One executive used an external consultant to help him control the emotional content of difficult conversations. He would share the feelings the situation had created and his plans to control the emotions in the discussion. This approach—planning it out before talking it out—is something anyone can practice, but it requires a period of detachment to sort things out.
Stakeholder Allegiance
Finally, strategic leadership requires the ability to orchestrate the involvement of all the parties, both inside and outside the utility, who are critical to the success of the change.
Within the organization it means executives building sponsorship of three distinct kinds. Among the executive team, this means assuming a full-throated responsibility for the implementation of the strategy, including communication of intent and personal dissatisfaction with the status quo. It also means establishing project leaders who can sponsor and lead the development of various process, system, and behavioral tools or training necessary to master the new strategy. Finally, it also means operating sponsorship and succession—managing responsibility for the strategy among senior leaders in the utility and developing future leaders who eventually can take up ongoing sponsorship of the strategy.
Outside of the organization, executives need to identify key stakeholders and think through ways in which they can be engaged and influenced. Sometimes this requires, as W. Kim Chan notes, understanding the interests and motivations of key third parties. In a utility, for example, this might mean understanding the interests of union stewards and a willingness to help them achieve their objectives. The senior leaders at one utility, understanding the benefits related to a strategic relocation of its offices, were able to mitigate dislocation impacts by granting a transition allowance requested by union leadership. This enabled the union leaders to reinforce their role as helping and defending union members, while also winning over the employees whose productivity was obviously important. Interestingly, the cost was one-third what replacement would have been, and the change was implemented with an immediate gain in productivity of greater than 5 percent.
Executives who seek to develop stakeholder allegiance will find it very important that they establish reputations for being reliable and consistent. One way to accomplish this is to under-promise and over-deliver on commitments. Equally important is holding oneself and others accountable for actions and results, behaviors that start with teaching and coaching within the executive team itself.

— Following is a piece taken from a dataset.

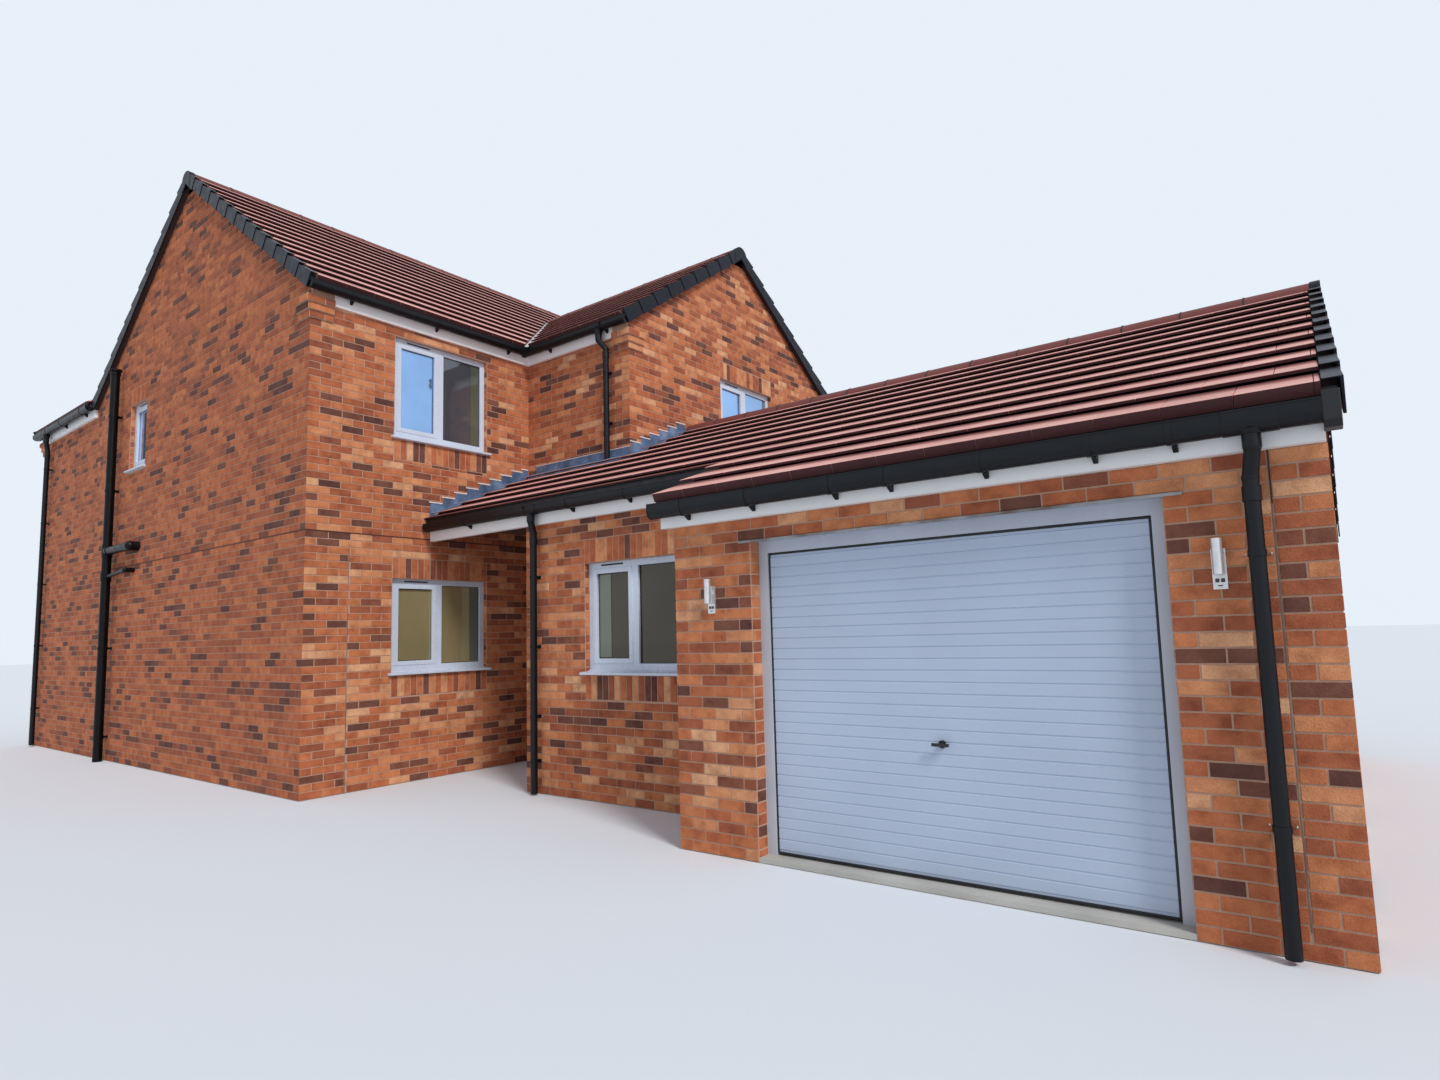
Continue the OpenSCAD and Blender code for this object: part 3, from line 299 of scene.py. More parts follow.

However, executives shouldn’t overlook the importance of asking for and granting forgiveness as new skills are mastered.
Finally, with the speed and openness of electronic communications, transparency becomes increasingly important to build and maintain trust with all stakeholders.
Leading the Change
There are few places where the phrase “tone at the top” has more meaning than in setting and implementing strategic change. Effectuating the culture change that’s inevitably required is no doubt a very difficult and arduous leadership task. This can be even more acute in organizations like utilities, which often have a long history of how things are done and, until the past half decade, haven’t felt the pressure of external forces like many other sectors.
Although there’s no perfect roadmap for assuring a successful change program, the strategic change capabilities demonstrated by the industry’s most successful utility executives create a path that increases the likelihood of success.